Les populations de ces régions ne se sont jamais sédentarisées autour d'un pied de vigne ! Elles se sont en revanche rassemblées autour des champs d'orge et de blé. Elles se sont regroupées autour de leurs greniers et silos à grains. Les premiers centres urbains ont attiré les nomades parce que leurs greniers étaient pleins. Qu'avaient-ils à offrir? De la bière et du pain !
Au Proche-Orient, le second millénaire est encore une période formative pour les organisations politiques fondées sur un type primitif de royauté. A cette époque, la bière structure l'économie et cimente les rapports sociaux, parce que les grains dont elle est issue sont et demeurent le seul bien matériel produit en masse, accumulé et échangé parmi tous les groupes sociaux.
[1] Jean-Marie Durand 1999/2000, Apologue sur des mauverses herbes et un coquin (Orientalis XVII-XVIII, Festschrift G. del Olmo Lete Aula), p. 195.

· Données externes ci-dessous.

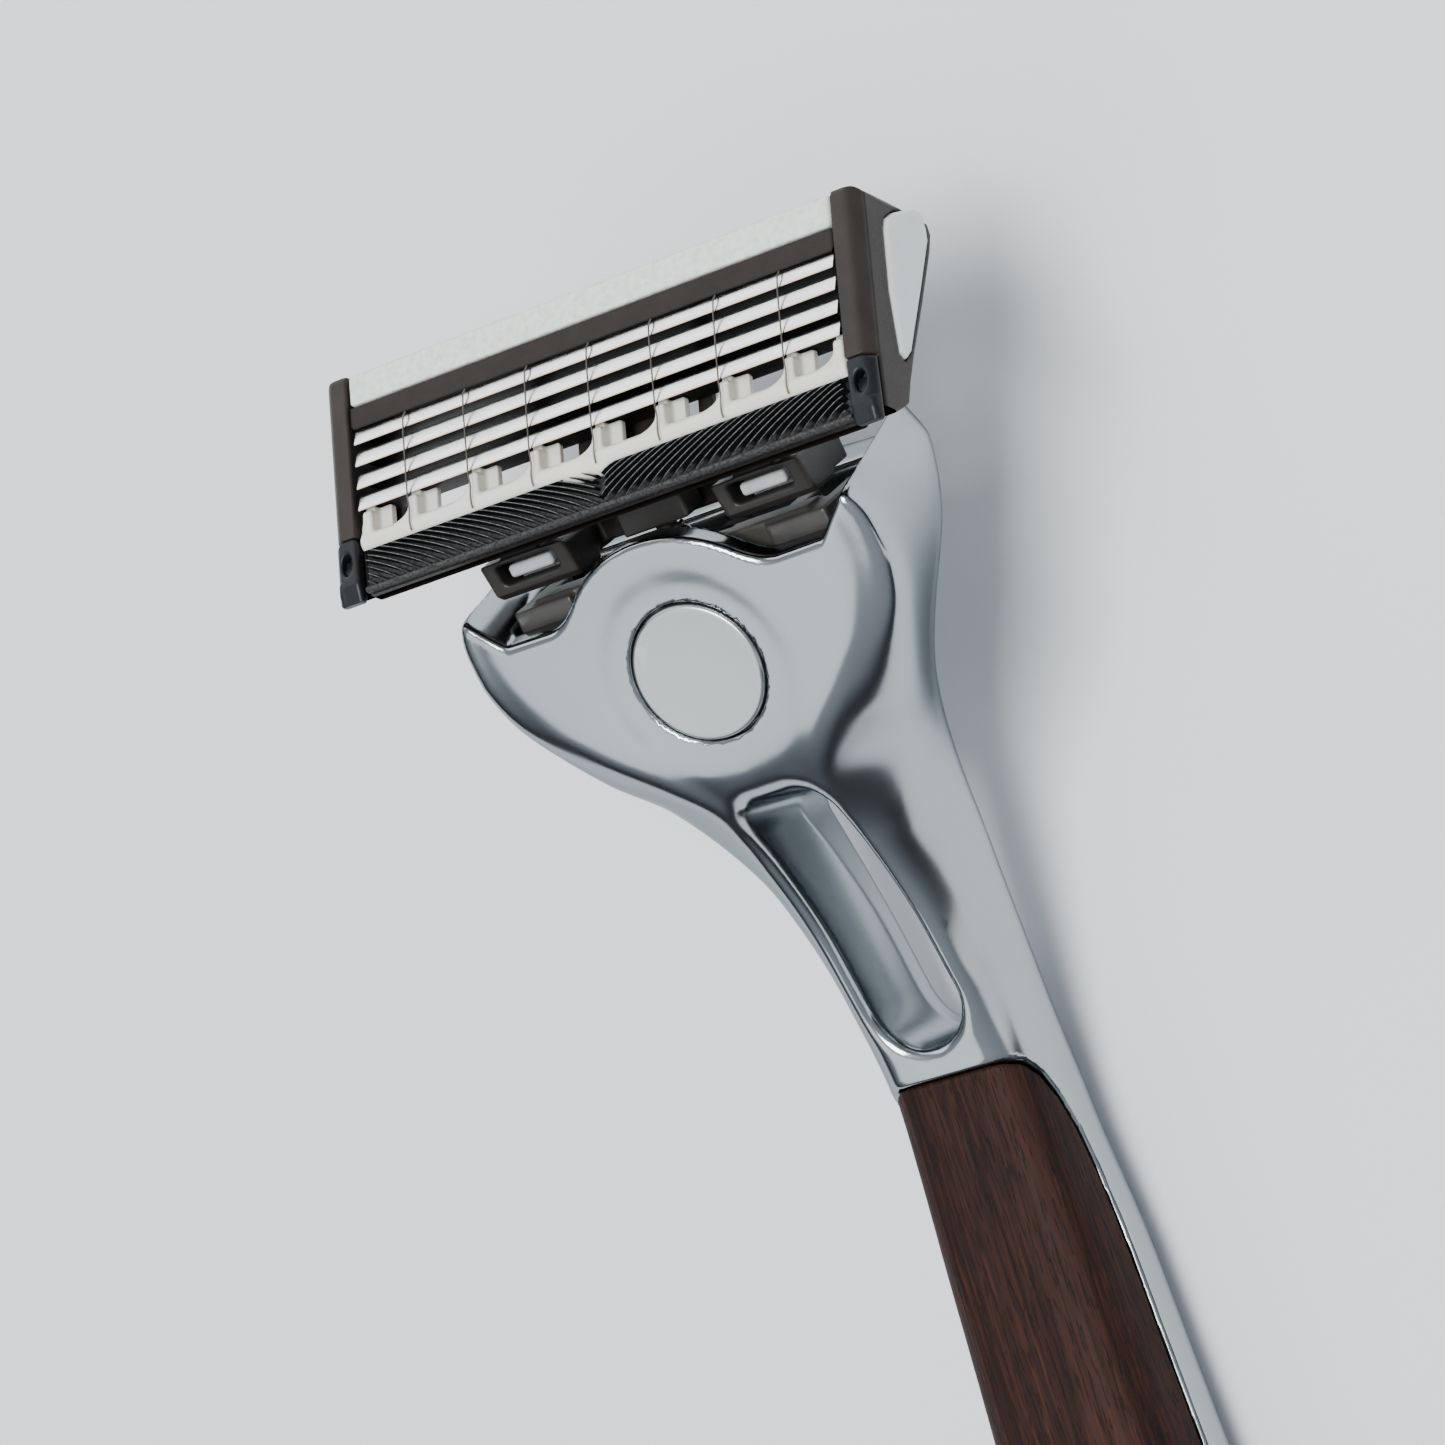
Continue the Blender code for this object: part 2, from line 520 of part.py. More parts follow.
def make_ends(cartridge):
    """End caps with their glossy inserts and the soft lugs at their lower corners."""
    cap = [(-0.05, 0.1), (3.5, -0.1), (11.1, -0.1), (11.1, 0.87), (15.2, 1.07), (13.9, 3.2), (13.3, 3.85),
           (10.1, 4.8), (5.9, 6.45), (2.2, 7.8), (0.9, 8.1), (0.1, 7.8), (-0.55, 6.3), (-0.5, 4.4), (-0.45, 1.2)]
    lug = [(11.2, -0.1), (14.4, 0.0), (15.4, 0.3), (15.3, 0.95), (11.2, 0.75)]
    insert = [(1.45, 2.9), (0.7, 3.9), (-0.3, 6.2), (-0.25, 6.95), (0.8, 7.4), (1.6, 7.45), (5.3, 6.1),
              (10.1, 4.25), (10.7, 3.7), (10.45, 3.1), (6.45, 2.6), (2.2, 2.65)]
    for side, hand in ((-1, "left"), (1, "right")):
        x0, x1 = sorted((side * CAP_INNER, side * CAP_OUTER))
        piece = soften(solid(f"end_cap_{hand}", across(cap, x0, x1), cartridge, "housing"), 0.22)
        well_floor = side * (CAP_OUTER - 0.7)
        cut(piece, across(insert, *sorted((well_floor, side * 22))))
        rubber_lug = solid(f"corner_lug_{hand}", across(lug, x0, x1), cartridge, "slate")
        soften(rubber_lug, 0.3)
        seat = sorted((side * (CAP_OUTER - 0.62), side * (CAP_OUTER + 0.22)))
        inner = [(1.5 + 0.96 * (down - 1.5), 5 + 0.97 * (deep - 5)) for down, deep in insert]
        solid(f"end_insert_{hand}", across(inner, *seat), cartridge, "white")


def make_razor():
    clear_scene()
    razor = frame("razor_frame", None, (0, BUTTON_Y, BUTTON_Z), 0)
    head = frame("head_frame", razor, (0, 0, 0), HEAD_TILT)
    cartridge = frame("cartridge_pivot", head, (0, PIVOT_B, PIVOT_N), FACE_TILT - HEAD_TILT)
    make_handle(razor, head)
    make_mechanism(head)
    make_plunger(head)
    make_carrier(head)
    make_housing(cartridge)
    make_blades(cartridge)
    make_guards(cartridge)
    make_ends(cartridge)


make_razor()
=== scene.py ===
"""Looks of the cartridge razor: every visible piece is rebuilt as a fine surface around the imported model.

Most pieces are written as a field, a function of three coordinates that is below zero inside the piece.
Fields are joined, cut and rounded by simple arithmetic, and surface() turns one into a closed mesh. Lengths
are in millimetres in three frames: the razor's (x, y, z) from the button's centre, the head's (x, b up the
head, n out of its face) and the cartridge's, where down runs from the strip to the guard and deep from the
shaving face.
"""

import json
import math

import bmesh
import bpy
import numpy as np
from mathutils import Matrix, Vector


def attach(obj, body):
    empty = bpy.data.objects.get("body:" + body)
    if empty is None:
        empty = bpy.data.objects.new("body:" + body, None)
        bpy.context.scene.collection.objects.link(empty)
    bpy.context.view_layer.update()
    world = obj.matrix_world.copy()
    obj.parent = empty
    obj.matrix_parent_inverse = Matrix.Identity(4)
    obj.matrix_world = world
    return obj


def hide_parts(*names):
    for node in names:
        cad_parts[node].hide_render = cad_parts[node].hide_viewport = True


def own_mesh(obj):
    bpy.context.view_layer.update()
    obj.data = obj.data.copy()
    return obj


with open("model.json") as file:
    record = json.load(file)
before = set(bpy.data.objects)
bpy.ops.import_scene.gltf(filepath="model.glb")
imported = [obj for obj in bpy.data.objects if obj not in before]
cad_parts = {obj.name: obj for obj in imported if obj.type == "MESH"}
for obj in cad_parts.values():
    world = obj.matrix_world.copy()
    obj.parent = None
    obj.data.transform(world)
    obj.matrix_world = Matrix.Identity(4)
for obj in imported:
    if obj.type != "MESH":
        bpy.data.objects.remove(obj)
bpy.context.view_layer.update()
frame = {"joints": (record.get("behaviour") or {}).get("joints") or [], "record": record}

MM = 0.001
FINE = 1.0

# Frames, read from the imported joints. The hinge line is at (PIVOT_B, PIVOT_N) in the head's frame and at
# (PIVOT_DOWN, PIVOT_DEEP) in the cartridge's.
PIVOT_B = 12.33
PIVOT_N = -2.70
PIVOT_DOWN = 12.2
PIVOT_DEEP = 3.6
FACE_TILT = -23.4
JOINTS = {joint["name"]: joint for joint in frame["joints"]}
PIVOT = Vector(JOINTS["cartridge_pivot"]["pos_m"])
HEAD_UP = Vector(JOINTS["carrier_release"]["axis"]).normalized()
HEAD_OUT = -Vector(JOINTS["release_button_press"]["axis"]).normalized()
BUTTON = PIVOT - (HEAD_UP * PIVOT_B + HEAD_OUT * PIVOT_N) * MM
SIDEWAYS = Vector((1, 0, 0))


def frame_matrix(origin, along, out):
    """From a frame's millimetres to the world's metres."""
    matrix = Matrix((SIDEWAYS, along, out)).transposed().to_4x4()
    return Matrix.Translation(origin) @ matrix @ Matrix.Scale(MM, 4)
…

[2] Le vin est présent dans les archives du palais de Mari. Il est bu par un nombre limité de personnes (cercle royal, grands intendants, marchands). Il fait l'objet d'un commerce entre les vignobles de la côte méditerranéenne et les royaumes de l'intérieur, via l'axe fluvial de l'Euphrate. André Finet 1974, Le vin à Mari (Archiv für Orientforschung 25); J.-M. Durand 1982, In Vino Veritas (Revue Asyriologique 76).
[3] Harvey Weiss H. & al. 1990, 1985 Excavations at Tell Leilan, Syria, American Journal of Archaeology 94, pp. 568, 575.